2. Sleep is a good thing. I don't know why I resist going to bed at a reasonable time. Actually, I do know why, and it's because I have to little time to myself during the day. I'm up and out the door to work by 8, and Sunday through Wednesday I'm in rehearsal until 10pm. Then Saturday and Sunday I am usually riding by 7am. So by time I get home from rehearsal, I need to wind down with a glass of wine and some TV. Do some stretching, catch up on emails, and wha?!...it's midnight. "D'oh!" This was a full-on rest week, however, as I was trying to heal up as best as possible from Sunday's crash. And even though I didn't make it to sleep before 1am either Friday or Saturday (more on that below), I did get to sleep in, and last night I made sure I was in bed at 10:30, drifting away to dreamland on the whispery tones of Harry Shearer's voice.

3. Ted Nugent is completely insane. Or a bigot. Or maybe he's just the most open minded person on the entire planet. In one performance at Ridgefest, the man played a song called "The Immigration Dance," sprinkled liberally with words like, "Mamacita" and "Aye aye aye!", told the audience he grew up in Detroit as a black kid, waved two machine guns in the air while screaming, "Guns for Kids!" "Kill and Grill Bambi!" "Fuck Mayor Daley!" and finished his set wearing a full Native American headdress and shot a flaming arrow into a fireworks rigged guitar after performing a song called, "Home of the Buffalo." But no matter. Just as Daniel Baremboim told Tel Aviv to get over it, your views on gun control or immigration should have no bearing on the realization that The Motor City Madman is one of the best musicians alive.

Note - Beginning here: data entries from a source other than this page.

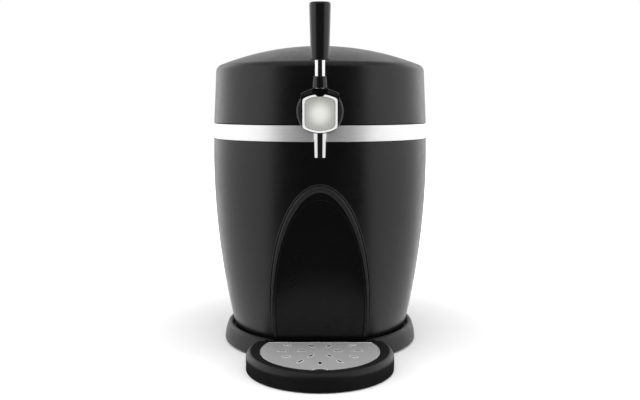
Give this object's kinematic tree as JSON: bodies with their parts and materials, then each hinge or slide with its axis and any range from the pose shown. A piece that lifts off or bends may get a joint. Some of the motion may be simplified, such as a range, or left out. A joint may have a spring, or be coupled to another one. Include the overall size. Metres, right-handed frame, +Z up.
{
  "type": "mini keg beer dispenser",
  "caption": "Barrel-shaped cooled dispenser for a small beer keg, with a hinged domed lid, front lever tap, glass recess and pull-out drip tray.",
  "frame": {"origin": "middle of the footprint's bounding box, on the surface it stands on", "axes": "+Z up, front of the dispenser with its tap towards -Y, +X to its right as seen from the front"},
  "size_m": [0.2726, 0.3955, 0.4134],
  "materials": {
    "body_plastic": "satin black moulded plastic",
    "lid_plastic": "satin black moulded plastic",
    "recess_plastic": "satin black moulded plastic",
    "base_plastic": "satin black moulded plastic",
    "rear_plastic": "satin black moulded plastic",
    "trim_metal": "satin brushed",
    "grille_steel": "brushed stainless",
    "inner_plastic": "satin dark grey",
    "foam": "matte rigid foam",
    "gasket_rubber": "soft matte",
    "feet_rubber": "matte",
    "well_aluminium": "satin drawn",
    "ceramic": "matte white ceramic",
    "fan_plastic": "satin black",
    "screw_steel": "plain steel",
    "circuit_board": "green lacquer",
    "fitting_plastic": "black",
    "rocker_plastic": "gloss black",
    "tap_plastic": "polished black",
    "tap_steel": "stainless",
    "hose_plastic": "milky hose",
    "coupler_plastic": "dark grey",
    "chrome_parts": "mirror chrome",
    "plate_satin": "satin pearl silver",
    "grip_plastic": "satin black"
  },
  "bodies": {
    "housing": {"base_ring": "base_plastic", "base_plate": "base_plastic", "base_screws": "screw_steel", "rubber_feet": "feet_rubber", "body_shell": "body_plastic", "recess_panel": "recess_plastic", "trim_band": "trim_metal", "top_deck": "inner_plastic", "well_liner": "well_aluminium", "insulation_jacket": "foam", "rear_housing": "rear_plastic", "vent_grille": "rear_plastic", "cold_block": "well_aluminium", "peltier_module": "ceramic", "heat_sink": "well_aluminium", "fan_frame": "fan_plastic", "fan_screws": "screw_steel", "control_board": "circuit_board", "power_inlet": "fitting_plastic", "switch_bezel": "fitting_plastic", "hinge_bracket": "rear_plastic", "hinge_pin": "screw_steel", "tap_saddle": "tap_plastic", "escutcheon": "tap_plastic", "tap_shank": "tap_steel", "shank_nut": "tap_steel", "shank_elbow": "tap_steel", "beer_hose": "hose_plastic", "keg_coupler": "coupler_plastic", "coupler_dock": "inner_plastic", "hose_clip": "inner_plastic", "tap_body": "tap_plastic", "pivot_pins": "screw_steel", "valve_spring": "screw_steel", "spout": "chrome_parts", "faceplate_rim": "chrome_parts", "faceplate_panel": "plate_satin"},
    "lid": {"lid_shell": "lid_plastic", "lid_foam": "foam", "lid_liner": "inner_plastic", "lid_gasket": "gasket_rubber", "hinge_arm": "rear_plastic"},
    "lever": {"lever_yoke": "tap_plastic", "lever_collar": "tap_plastic", "lever_stem": "chrome_parts", "lever_grip": "grip_plastic"},
    "plunger": {"plunger": "screw_steel"},
    "drip_tray": {"drip_tray": "base_plastic"},
    "drip_grille": {"drip_grille": "grille_steel"},
    "fan_rotor": {"fan_rotor": "fan_plastic"},
    "switch_rocker": {"switch_rocker": "rocker_plastic"}
  },
  "joints": [
    {"name": "lid_hinge", "type": "hinge", "parent": "housing", "child": "lid", "pos_m": [0, 0.16675, 0.286], "axis": [-1, 0, 0], "range_deg": [0, 85]},
    {"name": "tap_lever", "type": "hinge", "parent": "housing", "child": "lever", "pos_m": [0, -0.13525, 0.3005], "axis": [1, 0, 0], "range_deg": [0, 25]},
    {"name": "valve_plunger", "type": "slide", "parent": "housing", "child": "plunger", "axis": [0, 1, 0], "range_m": [0, 0.003]},
    {"name": "tray_slide", "type": "slide", "parent": "housing", "child": "drip_tray", "axis": [0, -1, 0], "range_m": [0, 0.14]},
    {"name": "grille_lift", "type": "slide", "parent": "drip_tray", "child": "drip_grille", "axis": [0, 0, 1], "range_m": [0, 0.03]},
    {"name": "fan_spin", "type": "hinge", "parent": "housing", "child": "fan_rotor", "pos_m": [0, 0.17275, 0.152], "axis": [0, 1, 0], "continuous": true},
    {"name": "power_rocker", "type": "hinge", "parent": "housing", "child": "switch_rocker", "pos_m": [-0.042, 0.18915, 0.066], "axis": [-1, 0, 0], "range_deg": [0, 16]}
  ],
  "couplings": [
    {"joint": "valve_plunger", "follows": "tap_lever", "m_per_rad": 0.0067}
  ]
}
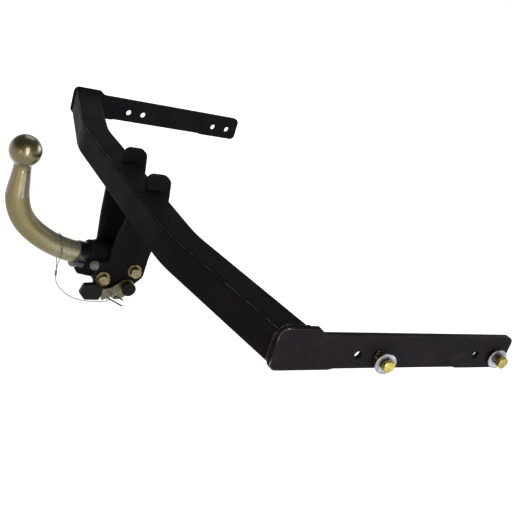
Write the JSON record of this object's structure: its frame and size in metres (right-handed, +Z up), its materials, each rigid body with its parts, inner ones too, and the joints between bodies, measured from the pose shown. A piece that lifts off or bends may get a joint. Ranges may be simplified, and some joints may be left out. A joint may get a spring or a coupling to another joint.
{
  "type": "towbar with a removable swan neck",
  "caption": "Car towbar: bent square cross beam on drilled side arms, with a removable ball neck locked by a side lever.",
  "frame": {"origin": "middle of the tow ball", "axes": "+X to the car's right, +Y forward under the car along the side arms, +Z up"},
  "size_m": [0.9887, 0.6305, 0.2633],
  "materials": {
    "frame_paint": "satin black paint",
    "neck_zinc": "yellow passivated zinc, satin",
    "lever_zinc": "yellow passivated zinc, satin",
    "bolt_zinc": "yellow passivated zinc, satin",
    "washer_zinc": "white zinc, satin",
    "black_plastic": "moulded black plastic",
    "white_plastic": "moulded white plastic",
    "bright_steel": "turned steel, oiled",
    "bush_bronze": "sintered bronze",
    "wire_steel": "bright steel wire"
  },
  "bodies": {
    "frame": {"cross_beam": "frame_paint", "right_arm": "frame_paint", "left_arm": "frame_paint", "right_beam_weld": "frame_paint", "left_beam_weld": "frame_paint", "right_side_plate": "frame_paint", "left_side_plate": "frame_paint", "right_plate_weld": "frame_paint", "left_plate_weld": "frame_paint", "receiver_block": "frame_paint", "mouth_ring": "black_plastic", "receiver_bolts": "bolt_zinc", "receiver_flat_washers": "bolt_zinc", "receiver_spring_washers": "bolt_zinc", "shaft_bushes": "bush_bronze", "end_plug": "white_plastic"},
    "neck": {"swan_neck": "neck_zinc", "lanyard_loop": "wire_steel", "lanyard_tail": "wire_steel", "lanyard_ferrule": "wire_steel"},
    "lever": {"locking_shaft": "bright_steel", "lock_cam": "bright_steel", "cam_pin": "bright_steel", "thrust_washer": "washer_zinc", "far_washer": "washer_zinc", "retaining_ring": "bright_steel", "lever_plate": "lever_zinc", "lever_grip": "black_plastic", "pivot_cap": "black_plastic"},
    "clip": {"safety_clip": "wire_steel", "clip_eye": "wire_steel"},
    "rear_bolt": {"rear_arm_bolt": "bolt_zinc", "rear_arm_washer": "washer_zinc"},
    "front_bolt": {"front_arm_bolt": "bolt_zinc", "front_arm_washer": "washer_zinc"}
  },
  "joints": [
    {"name": "lever_turn", "type": "hinge", "parent": "frame", "child": "lever", "pos_m": [0, 0.19441, -0.19846], "axis": [1, 0, 0], "range_deg": [0, 100]},
    {"name": "neck_slide", "type": "slide", "parent": "frame", "child": "neck", "axis": [0, -0.9848, 0.1736], "range_m": [0, 0.022]},
    {"name": "clip_slide", "type": "slide", "parent": "lever", "child": "clip", "axis": [-0.9187, -0.3695, -0.1398], "range_m": [0, 0.034]},
    {"name": "rear_bolt_slide", "type": "slide", "parent": "frame", "child": "rear_bolt", "axis": [1, 0, 0], "range_m": [-0.014, 0.026]},
    {"name": "front_bolt_slide", "type": "slide", "parent": "frame", "child": "front_bolt", "axis": [1, 0, 0], "range_m": [-0.0051, 0.03]}
  ],
  "couplings": [
    {"joint": "lever_turn", "follows": "neck_slide", "rad_per_m": 79.33}
  ]
}
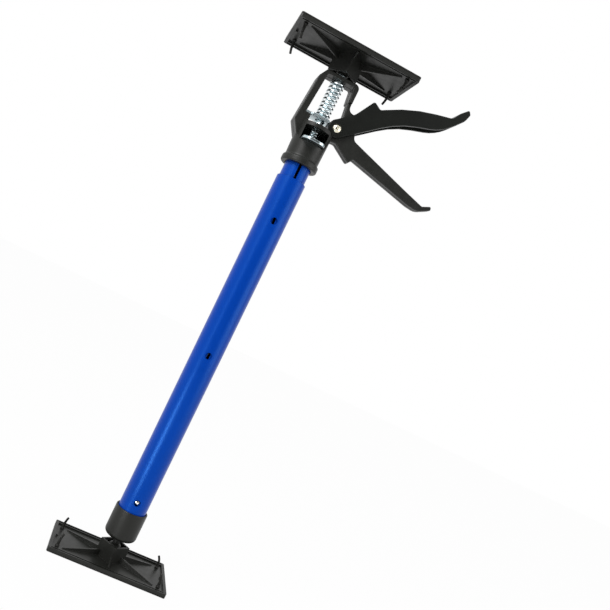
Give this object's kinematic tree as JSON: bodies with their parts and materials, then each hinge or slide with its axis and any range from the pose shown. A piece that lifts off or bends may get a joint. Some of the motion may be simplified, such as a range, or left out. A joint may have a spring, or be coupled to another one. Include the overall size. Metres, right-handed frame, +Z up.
{
  "type": "telescopic drywall support pole",
  "caption": "Telescopic prop with a squeeze trigger that lifts a hexagonal rod, a snap-button tube and rubber-faced swivel plates at both ends.",
  "frame": {"origin": "middle of the foot pad's lower face, with the pole closed up and both plates square to it", "axes": "+Z up the pole to the head pad, +X towards the trigger lever and handle, -Y towards the viewer: the side with the holes and the brake tongue"},
  "size_m": [0.2039, 0.07, 0.5621],
  "materials": {
    "pad_rubber": "soft black rubber, matt",
    "moulded_black": "black moulded plastic with a fine grain",
    "lever_black": "smooth black moulded plastic",
    "tube_blue": "glossy blue paint on steel tube",
    "bright_zinc": "bright zinc with a blue tint",
    "nickel": "nickel plated",
    "spring_steel": "plain spring strip",
    "stop_plastic": "plain black plastic"
  },
  "bodies": {
    "pole": {"outer_tube": "tube_blue", "foot_cup": "moulded_black"},
    "foot_swivel": {"foot_ball_stud": "moulded_black"},
    "foot": {"foot_plate": "moulded_black", "foot_pad": "pad_rubber"},
    "head": {"inner_tube": "tube_blue", "head_body": "moulded_black", "pivot_pin": "nickel", "main_spring": "bright_zinc", "brake_spring": "bright_zinc"},
    "button": {"snap_button": "bright_zinc", "snap_spring": "spring_steel"},
    "trigger": {"trigger_lever": "lever_black"},
    "drive": {"drive_plate": "bright_zinc"},
    "brake": {"brake_plate": "bright_zinc"},
    "rod": {"push_rod": "bright_zinc", "rod_stop": "stop_plastic"},
    "head_swivel": {"head_ball_stud": "moulded_black"},
    "head_top": {"head_plate": "moulded_black", "head_pad": "pad_rubber"}
  },
  "joints": [
    {"name": "foot_spin", "type": "hinge", "parent": "pole", "child": "foot_swivel", "pos_m": [0, 0, 0.0128], "axis": [0, 0, 1], "continuous": true},
    {"name": "foot_tilt", "type": "hinge", "parent": "foot_swivel", "child": "foot", "pos_m": [0, 0, 0.0128], "axis": [1, 0, 0], "range_deg": [-20, 20]},
    {"name": "tube_slide", "type": "slide", "parent": "pole", "child": "head", "axis": [0, 0, 1], "range_m": [0, 0.3094]},
    {"name": "button_press", "type": "slide", "parent": "head", "child": "button", "axis": [0, -1, 0], "range_m": [-0.003, 0.002], "stiffness_N_per_m": 600, "deforming": ["snap_spring"]},
    {"name": "trigger_squeeze", "type": "hinge", "parent": "head", "child": "trigger", "pos_m": [0.0168, 0, 0.4879], "axis": [0, 1, 0], "range_deg": [0, 28], "stiffness_Nm_per_rad": 0.4, "springref_deg": -22.92},
    {"name": "drive_plate_tilt", "type": "hinge", "parent": "head", "child": "drive", "pos_m": [-0.0179, 0, 0.4901], "axis": [0, -1, 0], "range_deg": [0, 8.2], "deforming": ["main_spring"]},
    {"name": "brake_release", "type": "hinge", "parent": "head", "child": "brake", "pos_m": [0, 0.0137, 0.4671], "axis": [-1, 0, 0], "range_deg": [0, 4.5], "stiffness_Nm_per_rad": 0.05, "springref_deg": -11.46, "deforming": ["brake_spring"]},
    {"name": "rod_extend", "type": "slide", "parent": "head", "child": "rod", "axis": [0, 0, 1], "range_m": [0, 0.265]},
    {"name": "head_spin", "type": "hinge", "parent": "rod", "child": "head_swivel", "pos_m": [0, 0, 0.5437], "axis": [0, 0, 1], "continuous": true},
    {"name": "head_tilt", "type": "hinge", "parent": "head_swivel", "child": "head_top", "pos_m": [0, 0, 0.5437], "axis": [1, 0, 0], "range_deg": [-12, 12]}
  ],
  "couplings": [
    {"joint": "drive_plate_tilt", "follows": "trigger_squeeze", "ratio": 0.29}
  ]
}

That he could pull off a song as monumentally awful as one "Girl Scout Cookie" and then melt our faces off with "Stranglehold" (the solo was note for note off the album, I might add) and that we could love each equally is a testament to the man's conviction, character, and musicianship. And all this was in the setting of one of the bigger collections of white trash and biker culture South Chicagoland has to offer. We actually ended the night at a Midget Bar, for Christ's sake. The Nuge in Chicago Ridge, baby. It doesn't get any better.

4. The Simspons is still funny. On the way down to Ridgefest we stopped at the 7-Eleven "Kwik-E Mart" at 63rd and Harlem. I ate a pink donut with sprinkles and had a Buzz Cola. We saw the movie yesterday. It was kinda surreal, witnessing the penultimate moment of arguably one of the top cultural icons of the '90s. I've been watching that show since my junior year of high school. And people forget that at the time, it was pretty groundbreaking. I haven't watched many episodes in the last 3 years as the show has been sagging. But this movie brought out the best in it's creators and it was fully worth the wait.

5. That nothing is better than good friends. Went to a bar-b-q on Saturday night in Logan Square and was able to indulge like I haven't in months and months. And by indulge I mean more than just beer and spinach dip and pot. Floating from conversation to conversation, kissing JB on the cheek and saying "I love you!" and realizing how much all of your friendships have grown in the past year is far more fulfilling than any 6-pack of Old Style. Rudy and Loren (and Mat, and Loe, and Joe - who were not there but should've been): I will go to the end of the Earth with you two.